New York City Health Commissioner Ashwin Vasan said on Wednesday that significant progress had been made in containing the spread of monkeypox, as cases have continued to drop since late this summer.

“We have turned a corner that I hope indicates that we now have the upper hand on this outbreak,” Vasan said in a briefing on COVID-19, polio, and monkeypox, the city’s three ongoing public health crises.

City officials declared monkeypox a public health emergency in July, days after the World Health Organization deemed it a “public health emergency of international concern.”

Monkeypox has largely affected men who have sex with men, but anyone can be infected. More than 3,600 cases have been reported in the city since the start of the crisis, making up the bulk of the cases reported in New York state.

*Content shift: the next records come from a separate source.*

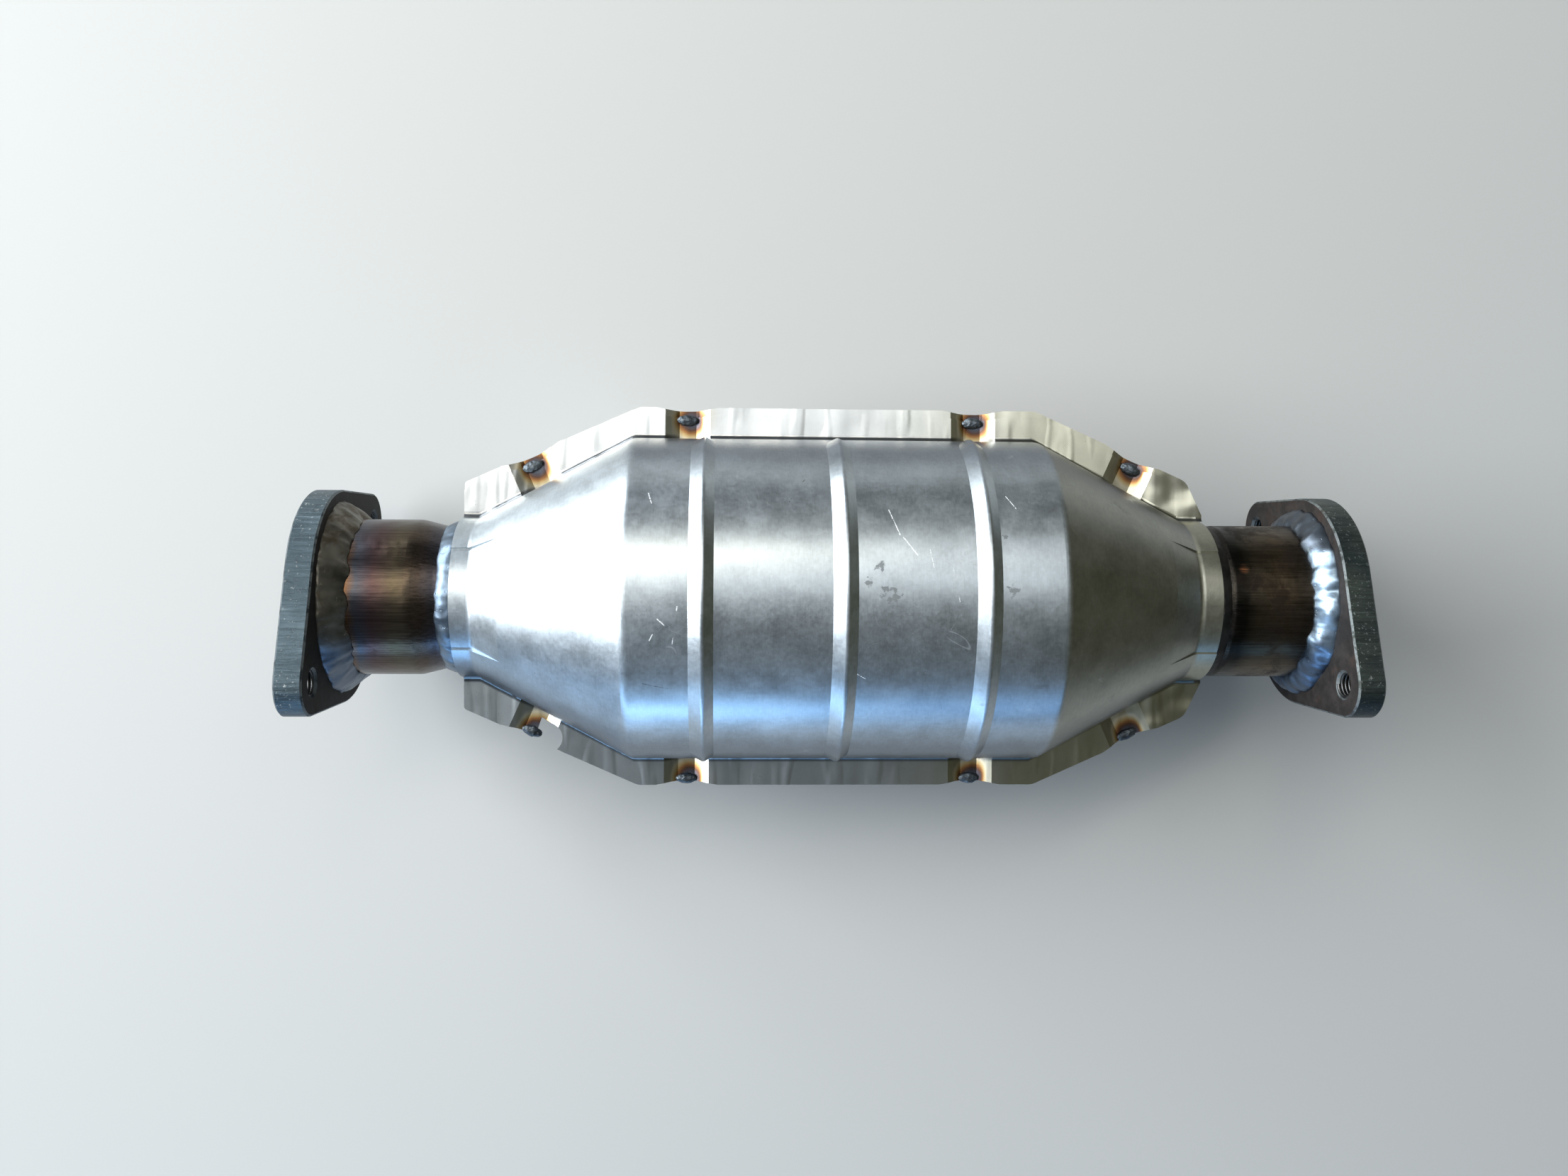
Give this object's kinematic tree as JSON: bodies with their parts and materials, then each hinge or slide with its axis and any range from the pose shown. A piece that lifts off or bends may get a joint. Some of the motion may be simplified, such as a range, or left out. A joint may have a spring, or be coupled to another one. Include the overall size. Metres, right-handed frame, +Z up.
{
  "type": "catalytic converter",
  "caption": "Under-floor catalytic converter: ribbed two-half heat shield over a round can and cones, pipe stubs and thick two-bolt flanges.",
  "frame": {"origin": "centre of the inlet flange's gasket face, on the pipe axis", "axes": "+X along the gas flow from inlet to outlet, +Z up through the middle of the upper heat-shield half, +Y to the left side flange"},
  "size_m": [0.362, 0.1352, 0.118],
  "materials": {
    "shield_sheet": "satin stamped stainless sheet, scratched, heat tinted at the tacks",
    "pipe_steel": "heat-tinted pipe, purple, brown and gold",
    "flange_plate": "laser-cut steel plate, blue-grey rim, rusty brown faces",
    "weld_metal": "lumpy weld metal, blue-grey, part shiny",
    "can_sheet": "dull stainless sheet",
    "ceramic": "matt cordierite honeycomb",
    "fibre_mat": "intumescent fibre mat",
    "wire_mesh": "knitted wire rope"
  },
  "bodies": {
    "root": {"inlet_flange": "flange_plate", "outlet_flange": "flange_plate", "inlet_pipe": "pipe_steel", "outlet_pipe": "pipe_steel", "inlet_flange_weld": "weld_metal", "outlet_flange_weld": "weld_metal", "inlet_neck_weld": "weld_metal", "outlet_neck_weld": "weld_metal", "inlet_cone": "can_sheet", "outlet_cone": "can_sheet", "can_shell": "can_sheet", "inlet_can_weld": "weld_metal", "outlet_can_weld": "weld_metal", "front_brick": "ceramic", "rear_brick": "ceramic", "front_mat": "fibre_mat", "rear_mat": "fibre_mat", "front_mesh_seal": "wire_mesh", "rear_mesh_seal": "wire_mesh", "brick_spacer": "can_sheet", "heat_shield_upper": "shield_sheet", "heat_shield_lower": "shield_sheet", "left_seam_tacks": "weld_metal", "right_seam_tacks": "weld_metal"}
  },
  "joints": []
}
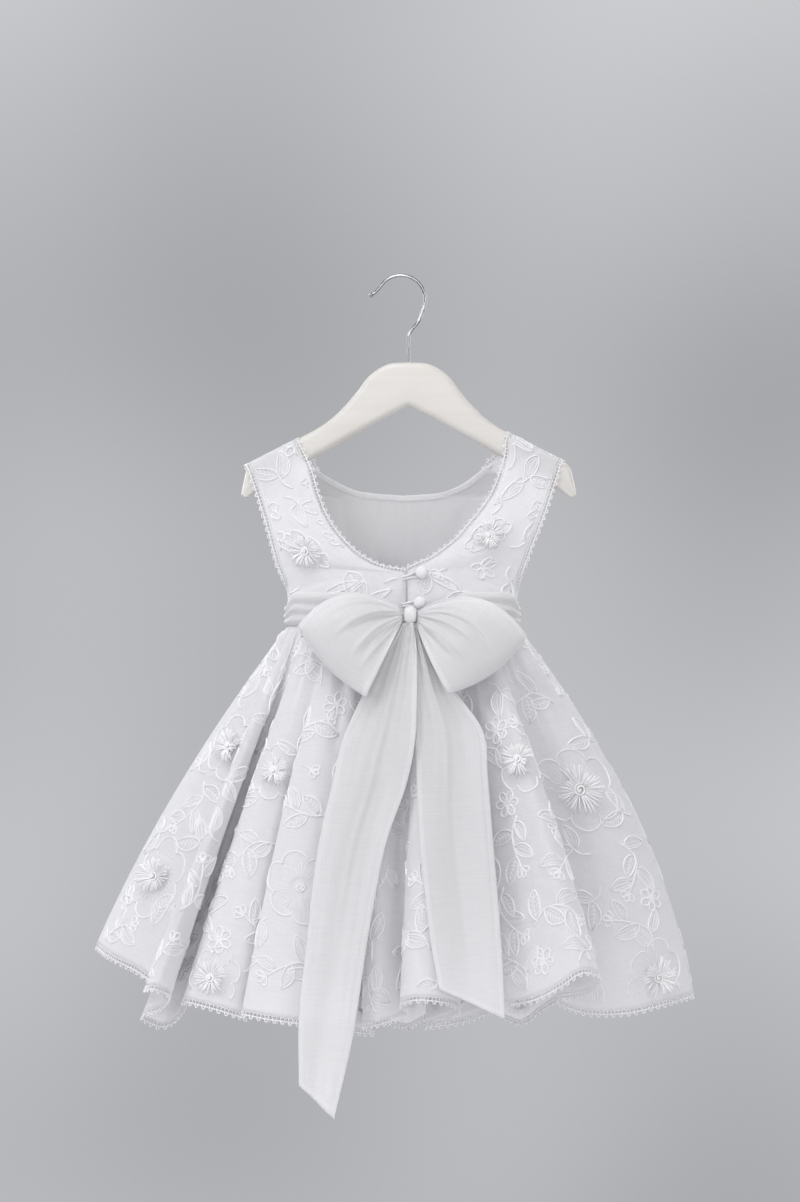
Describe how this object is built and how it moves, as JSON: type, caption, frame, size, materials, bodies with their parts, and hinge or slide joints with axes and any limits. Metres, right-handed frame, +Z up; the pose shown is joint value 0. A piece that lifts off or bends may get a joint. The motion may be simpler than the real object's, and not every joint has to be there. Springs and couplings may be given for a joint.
{
  "type": "christening gown on a hanger",
  "caption": "Sleeveless baby's christening gown with an embroidered gathered skirt, picot lace edges and an organza bow at the back, hanging open on a small wooden hanger with a wire hook.",
  "frame": {"origin": "the inner top of the hook, where a rail carries the hanger", "axes": "+Z up; +X to the right of someone who looks at the gown's back, along the hanger; +Y from the gown's back to its front"},
  "size_m": [0.5431, 0.2426, 0.745],
  "materials": {
    "white_painted_wood": "off-white paint, satin",
    "chromed_wire": "polished",
    "embroidered_cotton": "white cotton voile with corded white embroidery",
    "plain_voile": "plain white cotton voile",
    "picot_lace": "white cotton picot lace",
    "organza": "sheer white organza, soft sheen",
    "fringe_thread": "white cotton thread"
  },
  "bodies": {
    "root": {"bodice_back_left": "embroidered_cotton", "bodice_back_right": "embroidered_cotton", "bodice_front": "embroidered_cotton", "bodice_front_lining": "plain_voile", "bow_knot": "organza", "bow_loop_left": "organza", "bow_loop_right": "organza", "button_loop_lower": "embroidered_cotton", "button_loop_upper": "embroidered_cotton", "button_lower": "embroidered_cotton", "button_upper": "embroidered_cotton", "hanger_body": "white_painted_wood", "hanger_hook": "chromed_wire", "lace_armhole_left": "picot_lace", "lace_armhole_right": "picot_lace", "lace_hem_back": "picot_lace", "lace_hem_front": "picot_lace", "lace_neck_back_left": "picot_lace", "lace_neck_back_right": "picot_lace", "lace_neck_front": "picot_lace", "sash_band": "organza", "sash_tail_left": "organza", "sash_tail_right": "organza", "skirt_back": "embroidered_cotton", "skirt_front": "embroidered_cotton", "tuft_01": "fringe_thread", "tuft_02": "fringe_thread", "tuft_03": "fringe_thread", "tuft_04": "fringe_thread", "tuft_05": "fringe_thread", "tuft_06": "fringe_thread", "tuft_07": "fringe_thread", "tuft_08": "fringe_thread", "tuft_09": "fringe_thread", "tuft_10": "fringe_thread", "tuft_11": "fringe_thread", "tuft_12": "fringe_thread", "tuft_13": "fringe_thread", "tuft_14": "fringe_thread"}
  },
  "joints": []
}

But Vasan said “we cannot yet declare victory,” even though recorded cases have declined from a peak of 70 each day in early August to fewer than 10 last week.

“The fact is that we've had real challenges,” Vasan said during the press briefing on Wednesday. “Scarce vaccine supply, a virus that was behaving in unpredictable ways — and there were technical glitches and midcourse changes to the method of vaccine administration that understandably led New Yorkers to frustration and questions.”

Both the city and federal governments had initially been criticized as being slow to respond to the outbreak, as lines of people awaiting the monkeypox vaccine stretched down city blocks this summer.

Issues with the city’s appointment portal for monkeypox vaccines caused widespread frustration earlier this summer among New Yorkers clamoring for the vaccine. Vaccine eligibility has since been expanded to anyone considered at risk of contracting monkeypox, based on criteria outlined by the city health department. An August pivot in administering the shots also expanded the supply of doses.